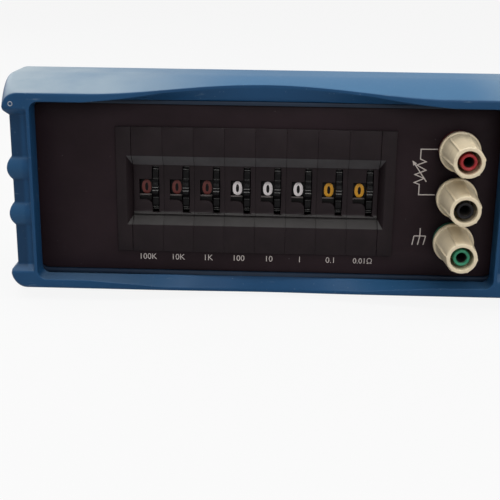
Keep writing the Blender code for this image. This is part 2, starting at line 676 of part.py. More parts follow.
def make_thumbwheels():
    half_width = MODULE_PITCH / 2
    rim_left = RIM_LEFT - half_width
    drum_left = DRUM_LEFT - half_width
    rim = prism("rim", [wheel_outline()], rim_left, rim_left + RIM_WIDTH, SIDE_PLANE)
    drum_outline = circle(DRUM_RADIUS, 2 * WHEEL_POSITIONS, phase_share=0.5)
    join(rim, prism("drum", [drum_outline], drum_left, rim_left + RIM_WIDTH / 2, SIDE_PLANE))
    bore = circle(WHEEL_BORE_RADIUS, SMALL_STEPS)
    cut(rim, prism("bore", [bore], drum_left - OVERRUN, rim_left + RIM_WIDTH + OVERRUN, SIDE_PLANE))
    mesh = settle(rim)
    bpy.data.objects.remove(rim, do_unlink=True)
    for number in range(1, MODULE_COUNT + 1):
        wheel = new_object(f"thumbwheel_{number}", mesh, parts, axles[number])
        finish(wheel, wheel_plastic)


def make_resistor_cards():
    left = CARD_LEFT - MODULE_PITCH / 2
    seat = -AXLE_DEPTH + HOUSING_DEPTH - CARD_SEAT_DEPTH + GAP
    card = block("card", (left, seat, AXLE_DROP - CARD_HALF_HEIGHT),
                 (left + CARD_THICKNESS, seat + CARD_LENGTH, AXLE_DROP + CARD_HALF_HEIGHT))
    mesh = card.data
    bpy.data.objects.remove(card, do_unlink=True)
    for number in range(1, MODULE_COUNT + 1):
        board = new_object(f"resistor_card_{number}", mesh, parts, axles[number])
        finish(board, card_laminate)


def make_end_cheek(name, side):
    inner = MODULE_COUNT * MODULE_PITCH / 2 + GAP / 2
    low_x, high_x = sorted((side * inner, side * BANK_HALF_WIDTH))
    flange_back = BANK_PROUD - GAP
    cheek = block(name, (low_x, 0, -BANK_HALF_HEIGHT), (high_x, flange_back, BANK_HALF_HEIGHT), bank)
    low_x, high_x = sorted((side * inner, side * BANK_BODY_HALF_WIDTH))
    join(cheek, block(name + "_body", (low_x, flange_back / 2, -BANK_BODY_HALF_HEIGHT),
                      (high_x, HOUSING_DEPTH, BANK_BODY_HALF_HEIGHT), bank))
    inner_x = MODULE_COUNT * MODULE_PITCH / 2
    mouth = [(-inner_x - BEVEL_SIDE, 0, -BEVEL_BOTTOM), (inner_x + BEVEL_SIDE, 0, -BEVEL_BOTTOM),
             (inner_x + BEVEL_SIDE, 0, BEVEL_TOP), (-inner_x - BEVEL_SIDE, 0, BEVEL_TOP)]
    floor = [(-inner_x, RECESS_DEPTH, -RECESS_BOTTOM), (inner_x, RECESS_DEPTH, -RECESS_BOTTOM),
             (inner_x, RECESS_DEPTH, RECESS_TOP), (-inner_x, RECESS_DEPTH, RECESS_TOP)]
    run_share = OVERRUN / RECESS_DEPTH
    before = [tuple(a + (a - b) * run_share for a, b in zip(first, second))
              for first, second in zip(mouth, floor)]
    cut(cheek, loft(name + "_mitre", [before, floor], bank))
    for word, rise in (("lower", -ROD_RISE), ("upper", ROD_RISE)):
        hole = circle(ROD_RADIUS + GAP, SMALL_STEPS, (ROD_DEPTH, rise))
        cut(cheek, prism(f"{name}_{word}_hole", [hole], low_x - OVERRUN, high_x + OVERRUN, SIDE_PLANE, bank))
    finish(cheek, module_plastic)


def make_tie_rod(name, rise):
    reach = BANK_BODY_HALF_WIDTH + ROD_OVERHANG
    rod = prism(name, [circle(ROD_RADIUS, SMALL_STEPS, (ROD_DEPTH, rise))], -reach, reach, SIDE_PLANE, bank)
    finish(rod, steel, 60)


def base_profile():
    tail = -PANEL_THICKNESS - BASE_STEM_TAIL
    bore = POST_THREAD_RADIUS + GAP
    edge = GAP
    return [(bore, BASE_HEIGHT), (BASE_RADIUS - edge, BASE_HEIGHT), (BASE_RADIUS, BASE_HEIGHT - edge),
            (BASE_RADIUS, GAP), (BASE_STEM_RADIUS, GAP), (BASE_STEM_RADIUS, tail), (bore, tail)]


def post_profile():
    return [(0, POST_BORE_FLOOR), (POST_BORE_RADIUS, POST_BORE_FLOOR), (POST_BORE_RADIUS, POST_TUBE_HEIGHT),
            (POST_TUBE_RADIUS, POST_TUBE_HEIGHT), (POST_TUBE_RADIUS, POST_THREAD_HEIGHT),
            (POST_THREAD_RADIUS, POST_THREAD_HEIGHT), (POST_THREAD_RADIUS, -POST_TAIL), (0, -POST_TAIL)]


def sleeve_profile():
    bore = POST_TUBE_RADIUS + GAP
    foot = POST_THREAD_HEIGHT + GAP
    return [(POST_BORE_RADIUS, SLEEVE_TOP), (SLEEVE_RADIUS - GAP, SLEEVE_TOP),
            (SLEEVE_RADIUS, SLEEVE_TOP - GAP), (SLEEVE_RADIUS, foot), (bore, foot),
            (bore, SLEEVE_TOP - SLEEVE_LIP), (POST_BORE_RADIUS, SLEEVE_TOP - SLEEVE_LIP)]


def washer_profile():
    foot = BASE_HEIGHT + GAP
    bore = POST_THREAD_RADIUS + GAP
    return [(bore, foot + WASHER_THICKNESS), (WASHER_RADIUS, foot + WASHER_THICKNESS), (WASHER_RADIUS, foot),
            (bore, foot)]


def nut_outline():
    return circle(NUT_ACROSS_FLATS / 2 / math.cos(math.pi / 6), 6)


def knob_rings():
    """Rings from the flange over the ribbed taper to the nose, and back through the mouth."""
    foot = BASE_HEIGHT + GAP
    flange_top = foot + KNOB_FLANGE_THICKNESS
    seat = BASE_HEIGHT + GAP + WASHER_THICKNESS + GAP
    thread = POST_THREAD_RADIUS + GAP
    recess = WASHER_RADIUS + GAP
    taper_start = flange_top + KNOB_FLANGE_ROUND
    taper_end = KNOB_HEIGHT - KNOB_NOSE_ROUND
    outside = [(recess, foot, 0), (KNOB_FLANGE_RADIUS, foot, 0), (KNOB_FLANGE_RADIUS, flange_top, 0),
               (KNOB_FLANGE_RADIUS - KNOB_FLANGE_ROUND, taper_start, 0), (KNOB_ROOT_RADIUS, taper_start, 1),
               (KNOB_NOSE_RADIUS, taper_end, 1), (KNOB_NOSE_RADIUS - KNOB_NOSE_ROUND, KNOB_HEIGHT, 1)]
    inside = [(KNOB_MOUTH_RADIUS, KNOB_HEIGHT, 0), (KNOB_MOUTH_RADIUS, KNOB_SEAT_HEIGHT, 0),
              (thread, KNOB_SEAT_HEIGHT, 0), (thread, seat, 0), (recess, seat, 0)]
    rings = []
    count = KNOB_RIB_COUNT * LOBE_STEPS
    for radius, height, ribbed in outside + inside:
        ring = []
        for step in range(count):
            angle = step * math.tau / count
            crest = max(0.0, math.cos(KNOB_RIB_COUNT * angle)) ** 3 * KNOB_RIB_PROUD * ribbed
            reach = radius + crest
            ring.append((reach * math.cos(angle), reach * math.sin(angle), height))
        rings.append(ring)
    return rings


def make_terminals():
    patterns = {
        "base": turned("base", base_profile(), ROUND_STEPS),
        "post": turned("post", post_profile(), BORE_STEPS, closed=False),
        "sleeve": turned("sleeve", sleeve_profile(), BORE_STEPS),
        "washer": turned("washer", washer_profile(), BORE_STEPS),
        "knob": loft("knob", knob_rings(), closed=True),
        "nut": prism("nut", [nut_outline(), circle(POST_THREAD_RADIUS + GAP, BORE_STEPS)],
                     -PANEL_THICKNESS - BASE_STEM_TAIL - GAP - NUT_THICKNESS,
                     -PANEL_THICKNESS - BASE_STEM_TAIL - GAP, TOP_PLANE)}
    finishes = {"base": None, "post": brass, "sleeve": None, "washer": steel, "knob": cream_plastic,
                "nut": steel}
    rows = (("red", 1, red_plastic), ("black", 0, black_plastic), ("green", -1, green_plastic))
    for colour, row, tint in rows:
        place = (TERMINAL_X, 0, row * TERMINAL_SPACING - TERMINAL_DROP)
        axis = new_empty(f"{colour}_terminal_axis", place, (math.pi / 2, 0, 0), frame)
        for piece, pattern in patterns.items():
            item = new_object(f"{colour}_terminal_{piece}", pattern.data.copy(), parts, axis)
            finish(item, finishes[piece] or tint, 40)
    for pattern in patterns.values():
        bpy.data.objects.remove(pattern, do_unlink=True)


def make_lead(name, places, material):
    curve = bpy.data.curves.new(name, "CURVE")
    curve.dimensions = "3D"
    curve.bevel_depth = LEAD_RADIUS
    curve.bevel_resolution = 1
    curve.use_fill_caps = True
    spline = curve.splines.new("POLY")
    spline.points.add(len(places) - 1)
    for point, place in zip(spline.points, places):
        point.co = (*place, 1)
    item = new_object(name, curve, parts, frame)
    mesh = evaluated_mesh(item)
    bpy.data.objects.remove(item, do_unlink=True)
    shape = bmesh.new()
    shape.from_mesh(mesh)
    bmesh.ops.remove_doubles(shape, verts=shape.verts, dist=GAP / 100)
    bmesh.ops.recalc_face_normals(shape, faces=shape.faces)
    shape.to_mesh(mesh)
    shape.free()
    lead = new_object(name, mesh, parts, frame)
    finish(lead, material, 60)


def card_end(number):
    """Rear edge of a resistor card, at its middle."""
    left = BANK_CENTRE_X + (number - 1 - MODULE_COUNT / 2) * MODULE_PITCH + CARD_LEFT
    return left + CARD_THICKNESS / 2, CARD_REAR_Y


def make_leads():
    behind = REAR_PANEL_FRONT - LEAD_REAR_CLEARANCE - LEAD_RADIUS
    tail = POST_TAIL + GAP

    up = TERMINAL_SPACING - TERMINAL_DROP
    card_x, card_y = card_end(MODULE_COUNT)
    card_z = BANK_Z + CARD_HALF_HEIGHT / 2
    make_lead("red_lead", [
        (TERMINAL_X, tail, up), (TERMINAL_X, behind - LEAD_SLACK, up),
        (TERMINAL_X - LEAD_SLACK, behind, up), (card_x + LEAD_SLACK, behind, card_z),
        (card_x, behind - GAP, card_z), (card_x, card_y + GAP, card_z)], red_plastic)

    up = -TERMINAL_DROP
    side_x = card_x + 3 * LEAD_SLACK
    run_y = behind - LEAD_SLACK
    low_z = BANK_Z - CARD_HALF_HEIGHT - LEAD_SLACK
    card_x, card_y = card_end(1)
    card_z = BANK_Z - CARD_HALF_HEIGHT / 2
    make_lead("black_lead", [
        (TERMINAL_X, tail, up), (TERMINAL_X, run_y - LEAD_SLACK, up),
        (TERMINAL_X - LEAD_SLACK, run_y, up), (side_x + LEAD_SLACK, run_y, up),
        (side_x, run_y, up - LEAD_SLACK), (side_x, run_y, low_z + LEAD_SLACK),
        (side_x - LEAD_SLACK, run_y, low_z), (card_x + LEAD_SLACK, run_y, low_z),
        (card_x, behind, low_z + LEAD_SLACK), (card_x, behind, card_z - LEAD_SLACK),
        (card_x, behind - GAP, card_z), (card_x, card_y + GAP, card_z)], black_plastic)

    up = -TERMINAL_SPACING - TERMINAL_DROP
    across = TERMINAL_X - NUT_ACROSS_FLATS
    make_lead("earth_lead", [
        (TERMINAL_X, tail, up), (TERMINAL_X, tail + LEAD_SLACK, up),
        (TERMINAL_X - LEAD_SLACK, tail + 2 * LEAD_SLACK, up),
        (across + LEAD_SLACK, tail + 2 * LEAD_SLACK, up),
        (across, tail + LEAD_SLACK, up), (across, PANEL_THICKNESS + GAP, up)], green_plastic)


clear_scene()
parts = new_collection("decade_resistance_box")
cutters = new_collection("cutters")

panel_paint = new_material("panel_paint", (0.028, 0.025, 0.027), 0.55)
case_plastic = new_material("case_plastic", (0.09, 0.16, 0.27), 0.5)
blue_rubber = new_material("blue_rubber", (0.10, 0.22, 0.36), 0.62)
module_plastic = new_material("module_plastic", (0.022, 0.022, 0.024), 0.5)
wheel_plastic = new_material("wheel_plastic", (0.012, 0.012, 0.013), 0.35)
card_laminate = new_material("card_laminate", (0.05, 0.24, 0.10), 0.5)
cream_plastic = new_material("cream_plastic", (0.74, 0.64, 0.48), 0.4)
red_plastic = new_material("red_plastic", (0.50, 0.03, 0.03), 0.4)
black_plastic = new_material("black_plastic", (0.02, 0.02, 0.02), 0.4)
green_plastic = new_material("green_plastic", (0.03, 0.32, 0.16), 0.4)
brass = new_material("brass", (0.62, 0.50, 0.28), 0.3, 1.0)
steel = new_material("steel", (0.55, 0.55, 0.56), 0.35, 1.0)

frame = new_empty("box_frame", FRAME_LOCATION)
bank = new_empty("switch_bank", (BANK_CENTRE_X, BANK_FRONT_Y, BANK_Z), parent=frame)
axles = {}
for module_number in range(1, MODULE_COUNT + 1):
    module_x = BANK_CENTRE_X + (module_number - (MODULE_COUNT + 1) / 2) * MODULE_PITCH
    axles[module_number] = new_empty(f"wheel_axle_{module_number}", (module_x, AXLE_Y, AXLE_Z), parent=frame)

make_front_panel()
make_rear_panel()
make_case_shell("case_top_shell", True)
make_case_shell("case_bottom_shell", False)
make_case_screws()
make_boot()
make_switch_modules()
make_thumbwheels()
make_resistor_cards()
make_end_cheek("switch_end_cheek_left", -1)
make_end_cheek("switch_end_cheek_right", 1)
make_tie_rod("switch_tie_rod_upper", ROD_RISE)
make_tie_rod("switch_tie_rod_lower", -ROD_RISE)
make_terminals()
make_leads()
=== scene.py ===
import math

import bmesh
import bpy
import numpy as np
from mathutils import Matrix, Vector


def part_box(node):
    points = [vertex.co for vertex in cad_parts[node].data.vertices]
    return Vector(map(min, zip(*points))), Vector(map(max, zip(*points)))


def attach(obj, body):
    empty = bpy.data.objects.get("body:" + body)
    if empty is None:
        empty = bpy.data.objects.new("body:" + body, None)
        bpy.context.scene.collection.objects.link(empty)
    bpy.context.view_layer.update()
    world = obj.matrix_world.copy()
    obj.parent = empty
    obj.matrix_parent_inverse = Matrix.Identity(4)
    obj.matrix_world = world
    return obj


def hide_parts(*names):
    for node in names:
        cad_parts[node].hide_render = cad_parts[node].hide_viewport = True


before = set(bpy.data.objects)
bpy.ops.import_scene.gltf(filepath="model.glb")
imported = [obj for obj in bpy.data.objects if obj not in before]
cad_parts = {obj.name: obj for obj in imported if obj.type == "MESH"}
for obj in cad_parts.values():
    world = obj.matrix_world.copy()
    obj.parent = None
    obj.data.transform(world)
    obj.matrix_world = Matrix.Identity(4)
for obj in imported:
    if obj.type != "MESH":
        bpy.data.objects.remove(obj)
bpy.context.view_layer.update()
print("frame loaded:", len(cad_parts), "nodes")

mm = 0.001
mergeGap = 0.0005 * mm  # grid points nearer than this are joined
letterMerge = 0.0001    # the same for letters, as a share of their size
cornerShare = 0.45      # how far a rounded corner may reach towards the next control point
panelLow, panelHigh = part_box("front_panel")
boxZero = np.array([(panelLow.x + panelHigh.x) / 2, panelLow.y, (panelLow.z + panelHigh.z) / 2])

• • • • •

● EXERCISE REQUIREMENTS:
Extract the closing run of lines, starting with the one containing "obj.parent = None" and ending at the last, exactly as written.

● RESPONSE TO THE TASK:
    obj.parent = None
    obj.data.transform(world)
    obj.matrix_world = Matrix.Identity(4)
for obj in imported:
    if obj.type != "MESH":
        bpy.data.objects.remove(obj)
bpy.context.view_layer.update()
print("frame loaded:", len(cad_parts), "nodes")

mm = 0.001
mergeGap = 0.0005 * mm  # grid points nearer than this are joined
letterMerge = 0.0001    # the same for letters, as a share of their size
cornerShare = 0.45      # how far a rounded corner may reach towards the next control point
panelLow, panelHigh = part_box("front_panel")
boxZero = np.array([(panelLow.x + panelHigh.x) / 2, panelLow.y, (panelLow.z + panelHigh.z) / 2])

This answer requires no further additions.